**EXERCISE DETAILS:** Pick out every line in the data below that holds "bodies".

**DATA EXTRACT:**
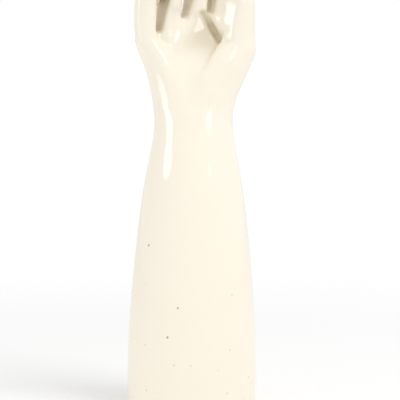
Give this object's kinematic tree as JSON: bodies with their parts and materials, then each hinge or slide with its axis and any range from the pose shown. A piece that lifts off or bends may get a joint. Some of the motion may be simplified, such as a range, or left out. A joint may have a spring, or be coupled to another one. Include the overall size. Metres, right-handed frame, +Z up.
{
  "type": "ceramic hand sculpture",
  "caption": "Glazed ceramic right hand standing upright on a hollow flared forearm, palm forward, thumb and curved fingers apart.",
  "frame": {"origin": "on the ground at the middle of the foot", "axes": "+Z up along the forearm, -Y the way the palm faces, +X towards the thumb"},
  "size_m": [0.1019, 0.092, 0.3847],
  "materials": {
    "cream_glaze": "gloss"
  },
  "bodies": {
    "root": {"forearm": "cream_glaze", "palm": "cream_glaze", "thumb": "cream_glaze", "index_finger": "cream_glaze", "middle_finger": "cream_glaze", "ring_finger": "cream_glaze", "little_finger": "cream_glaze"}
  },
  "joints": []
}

**THE REPLY:**
Give this object's kinematic tree as JSON: bodies with their parts and materials, then each hinge or slide with its axis and any range from the pose shown. A piece that lifts off or bends may get a joint. Some of the motion may be simplified, such as a range, or left out. A joint may have a spring, or be coupled to another one. Include the overall size. Metres, right-handed frame, +Z up.
  "bodies": {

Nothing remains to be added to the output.